Given material
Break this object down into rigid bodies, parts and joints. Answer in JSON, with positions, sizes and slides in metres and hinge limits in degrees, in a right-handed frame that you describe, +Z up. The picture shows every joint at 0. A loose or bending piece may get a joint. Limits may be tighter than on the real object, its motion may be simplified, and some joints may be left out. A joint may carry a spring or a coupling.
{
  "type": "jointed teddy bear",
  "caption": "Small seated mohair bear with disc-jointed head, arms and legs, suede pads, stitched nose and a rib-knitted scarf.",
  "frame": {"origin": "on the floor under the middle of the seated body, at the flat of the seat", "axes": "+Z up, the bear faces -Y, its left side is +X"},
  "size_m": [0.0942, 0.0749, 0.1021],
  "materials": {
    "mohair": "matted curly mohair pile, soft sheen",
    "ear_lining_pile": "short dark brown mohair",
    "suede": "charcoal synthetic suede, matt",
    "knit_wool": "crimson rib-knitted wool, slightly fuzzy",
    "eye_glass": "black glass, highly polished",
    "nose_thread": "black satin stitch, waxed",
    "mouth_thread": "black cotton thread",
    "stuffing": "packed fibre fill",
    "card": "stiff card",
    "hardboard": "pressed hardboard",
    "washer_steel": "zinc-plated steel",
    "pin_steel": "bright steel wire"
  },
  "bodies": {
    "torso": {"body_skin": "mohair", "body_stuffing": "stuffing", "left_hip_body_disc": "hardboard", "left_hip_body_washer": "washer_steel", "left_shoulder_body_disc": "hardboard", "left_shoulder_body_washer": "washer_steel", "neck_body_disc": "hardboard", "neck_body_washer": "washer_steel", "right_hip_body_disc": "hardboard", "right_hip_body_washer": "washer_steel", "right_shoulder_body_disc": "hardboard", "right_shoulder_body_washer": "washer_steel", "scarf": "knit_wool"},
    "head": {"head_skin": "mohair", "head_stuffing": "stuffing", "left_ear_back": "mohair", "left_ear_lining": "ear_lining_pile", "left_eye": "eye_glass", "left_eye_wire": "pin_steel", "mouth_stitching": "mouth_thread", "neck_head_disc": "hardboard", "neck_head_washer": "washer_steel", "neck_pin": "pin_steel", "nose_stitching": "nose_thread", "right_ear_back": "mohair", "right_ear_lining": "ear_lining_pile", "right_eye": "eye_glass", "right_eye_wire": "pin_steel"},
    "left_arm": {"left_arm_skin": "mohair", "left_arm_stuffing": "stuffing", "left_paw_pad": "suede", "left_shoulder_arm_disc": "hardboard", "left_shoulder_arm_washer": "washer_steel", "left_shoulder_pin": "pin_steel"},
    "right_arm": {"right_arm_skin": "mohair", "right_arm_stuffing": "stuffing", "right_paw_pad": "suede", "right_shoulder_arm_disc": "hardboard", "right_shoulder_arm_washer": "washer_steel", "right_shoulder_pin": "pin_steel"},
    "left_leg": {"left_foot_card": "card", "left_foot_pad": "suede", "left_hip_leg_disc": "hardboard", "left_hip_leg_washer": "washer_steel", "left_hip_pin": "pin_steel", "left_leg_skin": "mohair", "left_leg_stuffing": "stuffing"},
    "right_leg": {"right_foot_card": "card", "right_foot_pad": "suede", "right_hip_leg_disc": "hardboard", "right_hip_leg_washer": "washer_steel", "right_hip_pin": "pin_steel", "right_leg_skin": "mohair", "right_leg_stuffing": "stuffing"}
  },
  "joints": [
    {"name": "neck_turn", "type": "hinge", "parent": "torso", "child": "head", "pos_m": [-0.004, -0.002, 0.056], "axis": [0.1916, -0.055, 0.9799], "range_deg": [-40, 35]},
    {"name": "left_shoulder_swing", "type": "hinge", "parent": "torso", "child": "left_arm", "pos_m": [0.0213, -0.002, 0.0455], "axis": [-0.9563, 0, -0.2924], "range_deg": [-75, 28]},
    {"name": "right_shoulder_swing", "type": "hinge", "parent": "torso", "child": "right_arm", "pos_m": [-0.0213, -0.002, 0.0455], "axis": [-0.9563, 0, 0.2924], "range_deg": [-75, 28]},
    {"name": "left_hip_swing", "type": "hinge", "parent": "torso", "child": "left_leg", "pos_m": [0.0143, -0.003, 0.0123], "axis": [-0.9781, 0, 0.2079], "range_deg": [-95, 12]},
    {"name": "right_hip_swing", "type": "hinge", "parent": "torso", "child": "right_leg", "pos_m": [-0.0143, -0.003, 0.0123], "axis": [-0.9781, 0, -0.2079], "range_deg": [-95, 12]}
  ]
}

What you have to do
Write the material out again in its entirety, exactly as shown.

Exercise answer
Break this object down into rigid bodies, parts and joints. Answer in JSON, with positions, sizes and slides in metres and hinge limits in degrees, in a right-handed frame that you describe, +Z up. The picture shows every joint at 0. A loose or bending piece may get a joint. Limits may be tighter than on the real object, its motion may be simplified, and some joints may be left out. A joint may carry a spring or a coupling.
{
  "type": "jointed teddy bear",
  "caption": "Small seated mohair bear with disc-jointed head, arms and legs, suede pads, stitched nose and a rib-knitted scarf.",
  "frame": {"origin": "on the floor under the middle of the seated body, at the flat of the seat", "axes": "+Z up, the bear faces -Y, its left side is +X"},
  "size_m": [0.0942, 0.0749, 0.1021],
  "materials": {
    "mohair": "matted curly mohair pile, soft sheen",
    "ear_lining_pile": "short dark brown mohair",
    "suede": "charcoal synthetic suede, matt",
    "knit_wool": "crimson rib-knitted wool, slightly fuzzy",
    "eye_glass": "black glass, highly polished",
    "nose_thread": "black satin stitch, waxed",
    "mouth_thread": "black cotton thread",
    "stuffing": "packed fibre fill",
    "card": "stiff card",
    "hardboard": "pressed hardboard",
    "washer_steel": "zinc-plated steel",
    "pin_steel": "bright steel wire"
  },
  "bodies": {
    "torso": {"body_skin": "mohair", "body_stuffing": "stuffing", "left_hip_body_disc": "hardboard", "left_hip_body_washer": "washer_steel", "left_shoulder_body_disc": "hardboard", "left_shoulder_body_washer": "washer_steel", "neck_body_disc": "hardboard", "neck_body_washer": "washer_steel", "right_hip_body_disc": "hardboard", "right_hip_body_washer": "washer_steel", "right_shoulder_body_disc": "hardboard", "right_shoulder_body_washer": "washer_steel", "scarf": "knit_wool"},
    "head": {"head_skin": "mohair", "head_stuffing": "stuffing", "left_ear_back": "mohair", "left_ear_lining": "ear_lining_pile", "left_eye": "eye_glass", "left_eye_wire": "pin_steel", "mouth_stitching": "mouth_thread", "neck_head_disc": "hardboard", "neck_head_washer": "washer_steel", "neck_pin": "pin_steel", "nose_stitching": "nose_thread", "right_ear_back": "mohair", "right_ear_lining": "ear_lining_pile", "right_eye": "eye_glass", "right_eye_wire": "pin_steel"},
    "left_arm": {"left_arm_skin": "mohair", "left_arm_stuffing": "stuffing", "left_paw_pad": "suede", "left_shoulder_arm_disc": "hardboard", "left_shoulder_arm_washer": "washer_steel", "left_shoulder_pin": "pin_steel"},
    "right_arm": {"right_arm_skin": "mohair", "right_arm_stuffing": "stuffing", "right_paw_pad": "suede", "right_shoulder_arm_disc": "hardboard", "right_shoulder_arm_washer": "washer_steel", "right_shoulder_pin": "pin_steel"},
    "left_leg": {"left_foot_card": "card", "left_foot_pad": "suede", "left_hip_leg_disc": "hardboard", "left_hip_leg_washer": "washer_steel", "left_hip_pin": "pin_steel", "left_leg_skin": "mohair", "left_leg_stuffing": "stuffing"},
    "right_leg": {"right_foot_card": "card", "right_foot_pad": "suede", "right_hip_leg_disc": "hardboard", "right_hip_leg_washer": "washer_steel", "right_hip_pin": "pin_steel", "right_leg_skin": "mohair", "right_leg_stuffing": "stuffing"}
  },
  "joints": [
    {"name": "neck_turn", "type": "hinge", "parent": "torso", "child": "head", "pos_m": [-0.004, -0.002, 0.056], "axis": [0.1916, -0.055, 0.9799], "range_deg": [-40, 35]},
    {"name": "left_shoulder_swing", "type": "hinge", "parent": "torso", "child": "left_arm", "pos_m": [0.0213, -0.002, 0.0455], "axis": [-0.9563, 0, -0.2924], "range_deg": [-75, 28]},
    {"name": "right_shoulder_swing", "type": "hinge", "parent": "torso", "child": "right_arm", "pos_m": [-0.0213, -0.002, 0.0455], "axis": [-0.9563, 0, 0.2924], "range_deg": [-75, 28]},
    {"name": "left_hip_swing", "type": "hinge", "parent": "torso", "child": "left_leg", "pos_m": [0.0143, -0.003, 0.0123], "axis": [-0.9781, 0, 0.2079], "range_deg": [-95, 12]},
    {"name": "right_hip_swing", "type": "hinge", "parent": "torso", "child": "right_leg", "pos_m": [-0.0143, -0.003, 0.0123], "axis": [-0.9781, 0, -0.2079], "range_deg": [-95, 12]}
  ]
}